Отсутствие руководящей идеи было едва ли не решающим фактором нашего подчинения власти. Иногда, за бутылкой вина, мы говорили с Лапшиным на такие темы:
— Представь, что в Москве вспыхнуло восстание, — начинал я.
Лапшин пренебрежительно ухмылялся:
— Им. Это каким же образом? Выдумываешь.
— Были же восстания в провинции, почему бы не случиться в Москве? И не в этом дело, разберем теоретически. Восстания в провинции подавлялись войсками, что объясняемо: войска присылали из других районов, дело происходило далеко от центра и его можно было объяснить «происками врагов народа». Но вот восстали рабочие Шарикоподшипника или ЗИСа, к ним присоединилось население — будут красноармейцы стрелять?
— Почему же нет? Дадут приказ, они и будут стрелять.
— А как сделать, чтобы они не стреляли?
— Чтобы красноармеец не стрелял, он должен знать, что и другие не будут стрелять. А для этого им всем нужно знать, зачем они рискуют, во имя чего не подчиняются приказу. И вожака, командира еще нужно, который тоже должен знать, во имя чего он действует и что его другие поддержат. А сейчас ни обратиться к своим красноармейцам, ни связаться с другими командирами он не может: вокруг и политработники, и особисты, и тайные шпики. Почему в таком случае он не подчинится приказу сам и не даст приказа стрелять?
— Значит, безнадежно?
— Вполне, пока есть такое разъединение и мы не можем объединиться вокруг какой-то общей цели. Когда был Тухачевский, еще можно было надеяться: вокруг него, как известного и авторитетного человека, люди могли собраться. А сейчас нужно ждать — возможности организации, появления какого-то человека, идеи, события, которые перебороли бы разъединение и сплотили людей.
Так заканчивались все подобные разговоры: надо ждать. И мы, безусловные антикоммунисты, поговорив вечером, утром опять втягивались в рутину работы, которая имела: одну цель: строить коммунизм.
Шутя, я так определял темп нашей жизни: в глухой провинции, в деревнях или районных городках, люди движутся сонно, со скоростью черепахи. В областных — городах люди идут. В Москве они бегут: приезжая из провинции, поражаешься московскому шуму, движению, а захваченный ими, крутишься оголтело с утра до вечера и только ночью получаешь возможность передохнуть, если, измотанный до последней степени, не засыпаешь тотчас же, как только доберешься до постели. Москву постоянно лихорадит и может показаться, что люди в ней не знают отдыха ни днем, ни ночью.
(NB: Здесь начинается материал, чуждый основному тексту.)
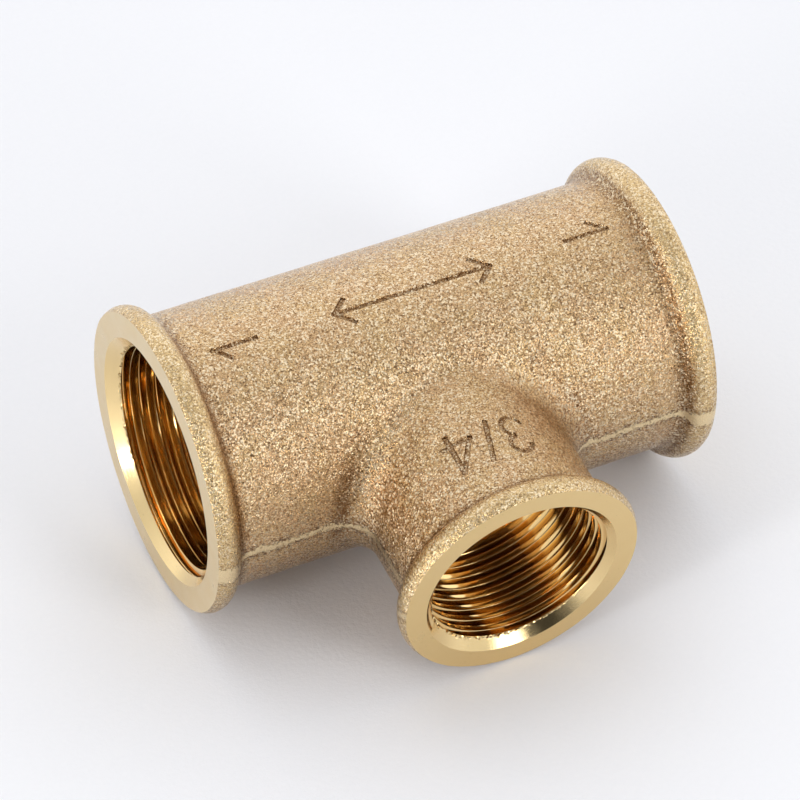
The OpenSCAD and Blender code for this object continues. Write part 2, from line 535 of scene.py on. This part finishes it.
def groove(line, turn, middle, skin_r, about_x):
    """A closed, slightly ragged groove cutter that follows line on top of a round skin.

    The line is turned by turn and moved to middle. about_x says that the skin's axis is X, not Y.
    """
    spacing = 0.22
    floor_share, rim_share = 0.66, 1.35  # half widths at the groove's floor and rim, to the line's
    rim_r = skin_r + 0.25
    ragged_share, uneven_share = 0.22, 0.25  # how much the width and the depth vary
    quickness, corners_apart, depth_pace = 2.1, 3.7, 0.8  # where the noise for them is read
    cos, sin = math.cos(turn), math.sin(turn)
    way = resample(line, spacing)
    tangent = np.gradient(way, axis=0)
    tangent /= np.linalg.norm(tangent, axis=1, keepdims=True)
    side = np.stack([-tangent[:, 1], tangent[:, 0]], axis=1)

    def lift(p, radius):
        x = middle[0] + p[0] * cos - p[1] * sin
        y = middle[1] + p[0] * sin + p[1] * cos
        off = y if about_x else x
        angle = off / skin_r
        if about_x:
            return Vector((x, radius * math.sin(angle), radius * math.cos(angle)))
        return Vector((radius * math.sin(angle), y, radius * math.cos(angle)))

    solid = Patchwork()
    rows = []
    for p, s in zip(way, side):
        seed = Vector((p[0] * quickness + middle[0], p[1] * quickness + middle[1], skin_r))
        seeds = [seed + Vector((0, 0, corners_apart * n)) for n in range(4)]
        ragged = [1 + ragged_share * noise.noise(corner) for corner in seeds]
        floor_r = skin_r - MARK_DEPTH * (1 + uneven_share * noise.noise(seed * depth_pace))
        half = LINE_W / 2
        rows.append([
            lift(p - s * half * floor_share * ragged[0], floor_r),
            lift(p + s * half * floor_share * ragged[1], floor_r),
            lift(p + s * half * rim_share * ragged[2], rim_r),
            lift(p - s * half * rim_share * ragged[3], rim_r),
        ])
    solid.grid(rows, closed=True)
    first = len(solid.points)
    solid.points.extend(rows[0])
    solid.points.extend(rows[-1])
    solid.faces.append((first, first + 1, first + 2, first + 3))
    solid.faces.append((first + 4, first + 5, first + 6, first + 7))
    return place("groove", solid.mesh("groove"))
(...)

Потом я убедился, что московская занятость — тоже фикция. Лихорадило только Кремль: он один имел ясную для него цель, во имя которой и подхлестывал нас. А наша лихорадочная спешка была лишь отзвуком огнедышащего Кремля, почему она и была не настоящей лихорадкой.
Внешне много суматохи, деловитости, оживления. Приема у ответственных работников не добиться: они вечно заняты, у них постоянные заседания, часто кончающиеся за полночь. Но ответственные и на работу являются на час, два, три позже, а иногда приезжают и во второй половине дня. Не ответственные тоже не спешили и редко кто являлся на работу без опоздания. И стоило лишь немного организовать свое дело, как оказывалось, что времени у нас с избытком: в течение дня можно и поболтать с сослуживцами, и пойти прогуляться по улицам, зайти в магазин — лихорадочная деятельность опять оборачивалась бездельем.
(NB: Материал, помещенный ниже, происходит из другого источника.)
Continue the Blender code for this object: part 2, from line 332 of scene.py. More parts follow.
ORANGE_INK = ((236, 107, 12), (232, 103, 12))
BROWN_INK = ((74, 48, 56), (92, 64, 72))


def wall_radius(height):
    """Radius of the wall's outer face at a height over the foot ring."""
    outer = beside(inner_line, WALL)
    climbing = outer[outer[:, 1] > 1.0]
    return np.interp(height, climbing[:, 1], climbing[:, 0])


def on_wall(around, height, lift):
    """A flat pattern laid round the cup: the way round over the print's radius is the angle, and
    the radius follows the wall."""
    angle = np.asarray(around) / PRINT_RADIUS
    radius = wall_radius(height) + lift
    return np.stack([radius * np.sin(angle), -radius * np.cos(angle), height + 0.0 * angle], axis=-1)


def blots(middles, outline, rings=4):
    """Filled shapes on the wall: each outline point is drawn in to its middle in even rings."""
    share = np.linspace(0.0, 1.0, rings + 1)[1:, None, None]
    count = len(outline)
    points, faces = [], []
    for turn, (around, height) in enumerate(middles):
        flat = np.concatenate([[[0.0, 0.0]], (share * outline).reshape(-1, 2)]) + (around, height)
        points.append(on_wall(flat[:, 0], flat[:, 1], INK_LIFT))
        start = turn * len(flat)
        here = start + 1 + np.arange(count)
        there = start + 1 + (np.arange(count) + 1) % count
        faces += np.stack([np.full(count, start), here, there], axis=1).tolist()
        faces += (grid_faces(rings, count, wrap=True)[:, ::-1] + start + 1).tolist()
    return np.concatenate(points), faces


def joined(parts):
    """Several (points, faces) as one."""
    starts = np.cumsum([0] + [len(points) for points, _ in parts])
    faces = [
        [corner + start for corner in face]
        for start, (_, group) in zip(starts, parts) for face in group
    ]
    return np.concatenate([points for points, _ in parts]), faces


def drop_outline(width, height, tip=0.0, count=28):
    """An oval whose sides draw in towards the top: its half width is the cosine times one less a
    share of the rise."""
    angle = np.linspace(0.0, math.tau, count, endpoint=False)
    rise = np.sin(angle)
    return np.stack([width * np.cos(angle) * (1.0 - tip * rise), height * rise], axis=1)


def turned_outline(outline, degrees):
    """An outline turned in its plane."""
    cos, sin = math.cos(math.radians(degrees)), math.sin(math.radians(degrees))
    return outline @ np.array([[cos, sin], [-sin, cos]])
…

У нашего Главка было около ста заводов, фабрик, мастерских и несколько всесоюзных контор, производивших, заготовлявших и распределявших строительные материалы. На нас лежали руководство и контроль за деятельностью этих предприятий. Но они работали по годовым планам-приказам, отчитывались в установленные сроки — мы были лишь промежуточным звеном между заводами и верховной властью, исправно регистрирующим проходящие через нас приказы и отчеты. Это занимало пасть начала месяца и года — в остальное время мы кое-как «регулировали» деятельность подчиненных предприятий, штопая постоянно появлявшиеся у них дыры. Штопанье тоже зависело от приказов, например, от планового снабжения, и тоже отнимало не так много времени. В результате оказывалось, что и в Москве люди заняты продуктивной работой, скажем, половину своего времени. Остальное уходило на бестолковую суету и явное ничегонеделание.
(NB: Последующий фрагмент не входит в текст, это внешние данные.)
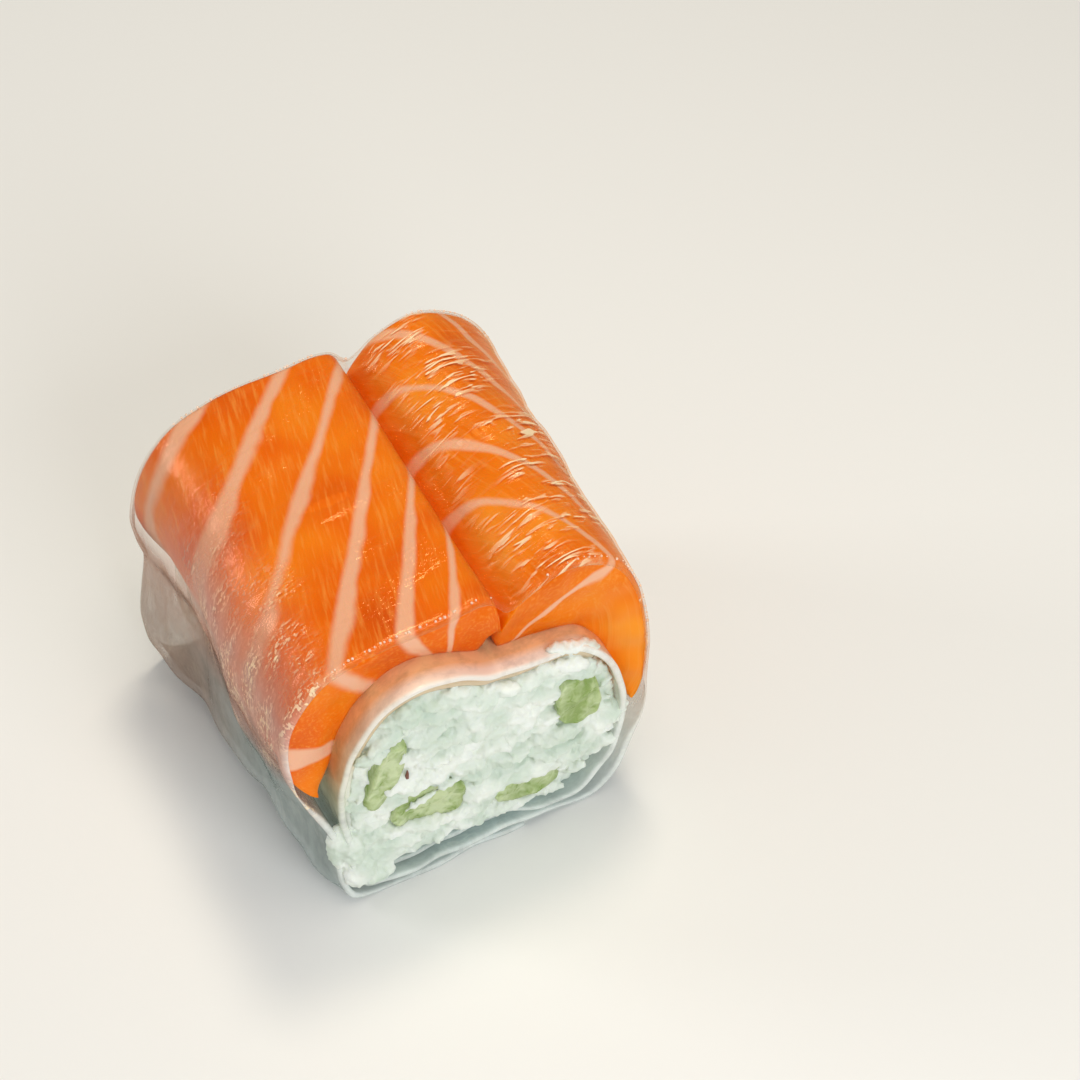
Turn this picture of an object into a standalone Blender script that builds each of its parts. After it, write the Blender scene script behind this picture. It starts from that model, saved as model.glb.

Такая работа была не чем иным, как скрытым саботажем, результатом того, что никто не смог ответить на, вопрос: а ради чего мы работаем? Кремль работал ради коммунизма — для нас коммунизм был даже не пустым звуком, а отрицательной величиной. Для работы оставался один стимул: зарплата, материальные блага, у многих, как у Колышева, дополнявшийся еще стараньем, несмотря ни на что, всё же что-то создавать. Но советская жизнь скудна и неустойчива, она не дает надежд и на достижение материального благополучия — непрочным оказывается и этот стимул.